Within the workplace infantising also serves the darker purpose of keeping memento highly positive, the desire to leave the physical environment of the workplace low, and ultimately control organised criticism via unionisation so that it is accepted as either unneeded or antisocial. Slovenian philosopher Slavoj Žižek identifies the modern cult of the over-familiar boss in jeans as "a dangerous form of totalitarianism". Back when our top-hatted boss arrived in a Rolls Royce to be ushered into the upper meeting rooms of factories it was easy to despise of them, and in turn effectively organise against their inevitable abuse of power via workers unions. Now it would be widely regarded as socially unacceptable to question the inherent profiteering motives of our CEO's and founders, for they sit next to us, say hello to us by name in the morning, provide us with limitless cerial and fruit bowls, and have gone out of their way to clarify our purpose in life. We've just traded solidarity and collective empowerment for a free bowl of Coco-Pops in the morning. The united have been divided.

Like all corporate cultures and management techniques the infantilisation project simply serves the pragmatic purpose of driving productivity up and dissatisfaction down.

How better to do this than to recreate the very institutions we originally learnt to cast away the reckless and joyous behaviours of a child in favour of the regimented rules, routines and rituals of employment and citizenship. By digressing to replicas of our very first transitional spaces (the kindergarten, play school and creche) infantilisation achieves its goal; to have us behave like children.
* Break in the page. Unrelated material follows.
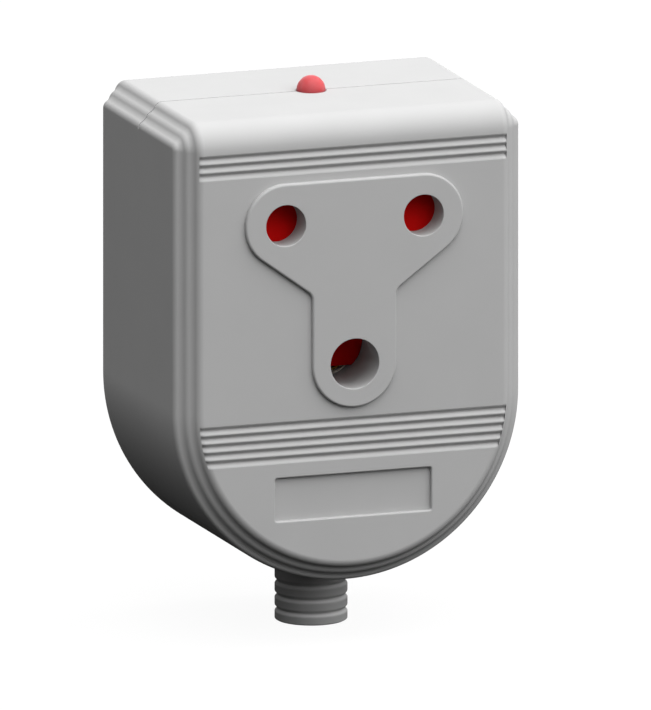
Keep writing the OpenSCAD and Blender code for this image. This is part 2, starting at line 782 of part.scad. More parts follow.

As adult-children we have unlimited energy that can be directed at activities made to feel exciting (now productivity with a purpose) and with an endless appetite for story time (now the tale of our ongoing adventure of achieving our individual, team and company objectives).

On my visit to Google's temporary London HQ I was fascinated to learn from an enthusiastic 'Googler' that the construction of the permanent London HQ, popularly known as The Landscrapper, was currently on hold due to the fact that "Larry feels that the designs he's seen so far just aren't 'Googley' enough". You have to feel for Thomas Heatherwick, if by not 'Googley enough' we could read that Larry Page wants his infantising project turned up to 11 we can only expect that the final architectural renderings might include zip wires, ball pits, squidgy flooring, bunting and a spare pants cupboard should Googlers get a bit too excited and soil themselves.

Waiting for a Googler to escort me up into the heights of the corporate creche I realised things were far from Hunky Dory at Google HQ. But who knows, maybe this is me just raising my hand to 'tell teacher' and play my own small part in the ongoing infantilisation project.

Footnote: During the research and authorship of this essay the billionaire, and 53rd richest person in the world, Elon Musk took it upon himself to sell flamethrowers to the general public and launch a dummy driven Tesla into space.